Good Light launches with three facial care products ranging from $18 to $24: Cosmic Dew Water Cleanser, Moon Glow Milky Toning Lotion and We Come In Peace Probiotics Serum.

Though Good Light is in direct-to-consumer distribution now, Yi and Engert plan on rolling the brand out to retail in the near future, citing niche beauty shops as well as Target, Ulta Beauty and Sephora as possible partners. Almost more important than the exact retailer Good Light will enter is the question of where the brand will sit in that retailer. “We have had conversations around not sitting in either [the men’s or women’s] aisle and maybe sitting on an endcap onto ourselves or helping them curate a third section or a more inclusive section, which I think is a big opportunity,” says Engert, who, prior to joining Very Good Light in 2019, led Supergoop’s DTC business. “At the end of the day, we are looking for great products for a skin challenge or issue that help to give us confidence or empower us in some way.”

Yi adds, “If there isn’t a section for non-binary folks who are then relegated to only two different aisles, why not be in both?

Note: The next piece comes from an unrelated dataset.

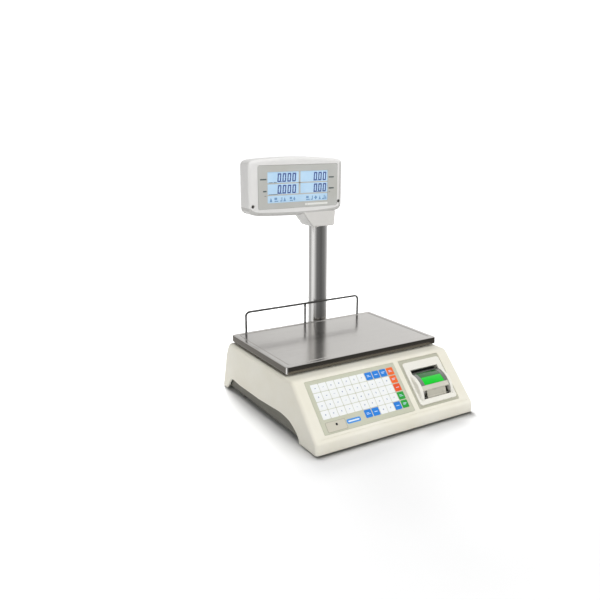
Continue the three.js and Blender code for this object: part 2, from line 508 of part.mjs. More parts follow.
// ---------------------------------------------------------------- column
{
  let socket = union(
    alongZ(rounded(NOTCH_X0 + 0.8, NOTCH_X1 - 0.8, NOTCH_Y + 0.4, 174.4, 8, 4), 8.3, 78, 0),
    box(NOTCH_X0 + 2, NOTCH_X1 - 2, 96, 130, 8.3, 12.3));
  socket = cut(socket, cyl('z', COL_X, COL_Y, 12.3, COL_R + 0.3, 80, 36),
    cyl('z', 40, 104, 0, 3, 20, 14), cyl('z', 66, 104, 0, 3, 20, 14),
    box(COL_X - 6, COL_X + 6, 110, COL_Y, 12.3, 34),
    cyl('y', COL_X, 160, 52, 2.9, 20, 12));
  add('column_socket', socket, 'head');
  let tube = cut(cyl('z', COL_X, COL_Y, COL_Z0, COL_R, COL_Z1 - COL_Z0, 48), cyl('z', COL_X, COL_Y, 0, COL_R - COL_WALL, 400, 48),
    box(COL_X - 5.5, COL_X + 5.5, 110, COL_Y, 0, 33));
  add('column_tube', tube, 'bright_steel');
  add('column_clamp_screw', union(cyl('y', COL_X, COL_Y + COL_R + 0.4, 52, 2.6, 4, 12), cyl('y', COL_X, 174.7, 52, 4.2, 2.6, 14)), 'screw');
  for (const [n, x] of [['column_bolt_left', 40], ['column_bolt_right', 66]]) {
    add(n, union(cyl('z', x, 104, 2.5, 2.5, 10.5, 12), cyl('z', x, 104, 12.6, 4.6, 3, 6)), 'screw');
  }
  // lead from the casing up the middle of the column to the display head
  const pts = [new THREE.Vector3(COL_X, 88, 24), new THREE.Vector3(COL_X, 118, 24), new THREE.Vector3(COL_X, 136, 25)];
  for (let i = 1; i <= 5; i++) { const a = Math.PI / 2 * i / 5; pts.push(new THREE.Vector3(COL_X, 136 + 12 * Math.sin(a), 37 - 12 * Math.cos(a))); }
  pts.push(new THREE.Vector3(COL_X, COL_Y, 389));
  add('display_lead', sweep(pts, 2.5, 8, new THREE.Vector3(1, 0, 0)), 'black');
  add('swivel_plug', cut(
    lathe([[0, 350], [20.5, 350], [20.5, 372], [22.1, 372], [22.1, 376], [16, 376], [16, 380.6], [18.6, 380.6], [18.6, 384.5], [0, 384.5]], COL_X, COL_Y, 28),
    cyl('z', COL_X, COL_Y, 340, 6, 60, 16)), 'nylon');
}

// ---------------------------------------------------------------- display head
{
  const headPts = [
    [-133.5, 396], [-132.6, 391], [-130.4, 387], [-126.6, 383.6], [-121, 381.3], [-107, 379], [-58, 376.9], [-20, 376], [30, 376.6], [66, 378.4], [88, 381], [95, 383.4],
    [99.6, 387], [101.8, 391], [102.5, 396],
    [102.5, 485], [101.6, 489.4], [99.2, 492.8], [95, 495], [84, 497], [60, 499.4], [26, 501.6], [-10, 502.4], [-46, 502], [-84, 500.4], [-118, 497.8], [-126, 496],
    [-130.4, 493.2], [-132.7, 489.4], [-133.5, 485],
  ];
  const inHead = [
    [-130.8, 397], [-130, 392.4], [-127, 388], [-120, 384.4], [-107, 382], [-58, 379.8], [-20, 378.9], [30, 379.5], [66, 381.3], [86, 383.8], [94, 387],
    [98.6, 391.4], [99.8, 397],
    [99.8, 484], [98.4, 488.6], [94, 491.8], [84, 493.6], [60, 496], [26, 498.4], [-10, 499.4], [-46, 499], [-84, 497.4], [-116, 494.8], [-125, 492.4], [-129.6, 488.4], [-130.8, 484],
  ];
  const neckPts = [[25.5, 347.5], [80.5, 347.5], [82.5, 350], [84.5, 380], [85, 392], [-10.5, 392], [2.5, 374.3], [21.5, 350.4]];
  let head = alongY(headPts, HEAD_Y0, HEAD_Y1, 5, 4, [], 8);
  // neck: clipped above the lower edge of the head so that only its root shows below the faces
  const neck = cut(alongY(neckPts, NECK_Y0, NECK_Y1, 2, 2), box(-60, 120, 100, HEAD_Y0 + 3, 381, 420), box(-60, 120, HEAD_Y1 - 3, 200, 381, 420));
  head = head.add(neck);
  head = cut(head, alongY(inHead, HEAD_Y0 + HEAD_WALL, HEAD_Y1 - HEAD_WALL, 0));
  // bore for the tube, a web that the swivel plug clips into, and room for the plug's head above it
  head = cut(head, cyl('z', COL_X, COL_Y, 340, COL_R + 0.35, 36.4, 40), cyl('z', COL_X, COL_Y, 370, 16.4, 20, 32), cyl('z', COL_X, COL_Y, 380.2, 19.3, 12, 32));
  // fascia recess and display openings, front and rear
  for (const [ya, yb, yc, yd] of [[HEAD_Y0 - 5, HEAD_Y0 + 1.2, HEAD_Y0, HEAD_Y0 + 6], [HEAD_Y1 - 1.2, HEAD_Y1 + 5, HEAD_Y1 - 6, HEAD_Y1]]) {
    head = cut(head, alongY(rounded(PANEL_X0, PANEL_X1, PANEL_Z0, PANEL_Z1, 4, 3), ya, yb),
      box(LCD_X0 - 2, LCD_X1 + 2, yc - 1, yd, LCD_Z0 - 2, LCD_Z1 + 2));
  }
  // two case screws run from the front face into posts on the rear shell
  const SCREWS = [['head_screw_left', -124.5, 400.5], ['head_screw_right', 94, 402]];
  for (const [, x, z] of SCREWS) {
    head = head.add(cyl('y', x, HEAD_Y0 + 2, z, 4.6, 42, 12).intersect(alongY(headPts, HEAD_Y0 + 1, HEAD_Y1 - 1, 0)));
    head = cut(head, cyl('y', x, HEAD_Y0 - 5, z, 3.5, 7.4, 14), cyl('y', x, HEAD_Y0, z, 1.9, 34, 12));
  }
  const midY = (HEAD_Y0 + HEAD_Y1) / 2;
  add('head_front_shell', cut(head, box(-300, 300, midY - 0.15, 300, 300, 600)), 'head');
  add('head_rear_shell', cut(head, box(-300, 300, 0, midY + 0.15, 300, 600)), 'head');
  for (const [n, x, z] of SCREWS) {
    add(n, union(cyl('y', x, HEAD_Y0 + 0.4, z, 3.1, 1.7, 14), cyl('y', x, HEAD_Y0 + 1, z, 1.5, 31, 10)), 'screw');
  }
  const fascia = (ya, yb) => alongY(rounded(PANEL_X0 + GAP, PANEL_X1 - GAP, PANEL_Z0 + GAP, PANEL_Z1 - GAP, 3.7, 3), ya, yb, 0, 1,
    [rounded(LCD_X0, LCD_X1, LCD_Z0, LCD_Z1, 1, 1).reverse()]);
  add('operator_fascia', fascia(HEAD_Y0 + 0.1, HEAD_Y0 + 0.9), 'fascia');
  add('customer_fascia', fascia(HEAD_Y1 - 0.9, HEAD_Y1 - 0.1), 'fascia');
  add('operator_lcd', box(LCD_X0 - 1.6, LCD_X1 + 1.6, HEAD_Y0 + 1.25, HEAD_Y0 + 5.6, LCD_Z0 - 1.6, LCD_Z1 + 1.6), 'lcd');
  add('customer_lcd', box(LCD_X0 - 1.6, LCD_X1 + 1.6, HEAD_Y1 - 5.6, HEAD_Y1 - 1.25, LCD_Z0 - 1.6, LCD_Z1 + 1.6), 'lcd');
  let board = box(-100, 78, 140, 141.6, 400, 480);
  board = union(board, box(-80, -50, 141, 144, 430, 450), box(-20, 0, 141, 145, 440, 460), box(20, 60, 141, 150, 408, 420), box(-60, 40, 133, 140.5, 476, 479));
  add('display_board', board, 'pcb');
}

export default root;
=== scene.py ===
import math

import bmesh
import bpy
import numpy as np
from mathutils import Matrix, Vector


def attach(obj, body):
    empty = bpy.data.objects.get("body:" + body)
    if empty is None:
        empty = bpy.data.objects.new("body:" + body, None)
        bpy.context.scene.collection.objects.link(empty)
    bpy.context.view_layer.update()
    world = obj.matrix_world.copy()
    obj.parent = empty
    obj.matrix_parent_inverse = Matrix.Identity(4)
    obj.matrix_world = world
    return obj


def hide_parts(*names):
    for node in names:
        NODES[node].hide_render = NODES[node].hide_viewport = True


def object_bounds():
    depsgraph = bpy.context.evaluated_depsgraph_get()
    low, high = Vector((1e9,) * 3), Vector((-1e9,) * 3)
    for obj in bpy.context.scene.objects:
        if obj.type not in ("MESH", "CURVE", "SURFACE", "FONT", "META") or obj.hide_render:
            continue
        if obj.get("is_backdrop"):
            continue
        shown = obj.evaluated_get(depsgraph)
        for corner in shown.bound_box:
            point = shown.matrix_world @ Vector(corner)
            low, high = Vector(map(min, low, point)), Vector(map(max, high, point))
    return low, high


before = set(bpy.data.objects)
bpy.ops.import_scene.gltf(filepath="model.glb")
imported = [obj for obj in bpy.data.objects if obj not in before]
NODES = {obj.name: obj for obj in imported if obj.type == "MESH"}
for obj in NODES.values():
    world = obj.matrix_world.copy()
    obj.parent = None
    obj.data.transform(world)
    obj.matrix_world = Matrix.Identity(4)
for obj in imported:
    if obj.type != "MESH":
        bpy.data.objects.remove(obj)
cad_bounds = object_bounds()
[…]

I think that that could be an interim solution. Beauty products have never had a gender identity or sexuality attached to it.” On the latter concept, Yi has written a book, “Pretty Boys,” publishing in June. “Powerful people throughout existence have all always empowered themselves with beauty,” he says. “I don’t think that beauty should be relegated as masculine or feminine. It is something that empowers all folks, no matter who you are. I think that this is a larger conversation, and I think that perhaps we should be the leaders in that space and trailblazing this new section.”

For Good Light, the idea of inclusivity goes beyond breaking down gender barriers. The products are intended to be accessibly priced, and packed with anti-inflammatory botanical ingredients such as oat kernel extract, red-root gromwell, blue tansy and niacinamide to support and soothe the skin without masking imperfections. The brand’s promotional material features people with dewy yet real complexions.“The entire brand is about creating a robust skin barrier function because that’s where all skin ailments, from cystic acne to rosacea to eczema, come from, an impaired skin barrier function,” says Yi.

Very Good Light and Good Light co-founder David Yi

Engert believes quality ingredients shouldn’t preclude skincare products from being affordable. He and Yi didn’t enter the formulation process with the goal of hitting a particular margin. “We wanted to hold ourselves to a really high standard when it came to product,” says Engert. “Full stop, is this a great cleanser, toner, serum? Then, we could figure out how we can price that. How can we make sure that it’s affordable for everyone without sacrificing the quality of the product? At the end of the day, we all know and the consumer knows that your cleanser does not have to be $45.” 

Very Good Light follows in the footsteps of sites like Goop and Into The Gloss in extending from content to merchandise. As the outgrowth of a content entity, Good Light comes out of the gate strong in what’s become a crucial aspect of DTC brands: community. Over the last five years, Very Good Light has built a large audience of mostly gen Z and millennial fans that offered input on Good Light’s product development. Engert and Yi predict the avid audience will keep Good Light’s customer acquisition costs down.

We are maybe not as beholden to some of those early startup costs as some others,” says Engert. “We already have millions of readers. We were able to lean on them to help inform the products, the marketing strategy, all of the things that are required to create a legit brand. That’s also, frankly, what the investment community wants to see. Can you build a brand without spending millions of dollars on paid media?” Yi and Engert raised a pre-seed round to aid with getting Good Light off the ground.  

Yi is quick to chime in that Very Good Light will remain independent from Good Light and won’t be inundated with promotions. “It would be disingenuous to do otherwise,” he says. “We want people to love the products and buy them again because they want to, because it’s helping them in some way. We want them to tell their friends about it.”

A substantial portion of Very Good Light’s readership is international, providing Good Light further market advantage. “We have as many readers in London and Singapore and Sydney as we do in some large American cities,” says Yi. “So, I think there’s an opportunity for us to move international a little more quickly than some others. If we can be an inclusive brand and platform and voice in those places, that would be something we’d be interested in as well.”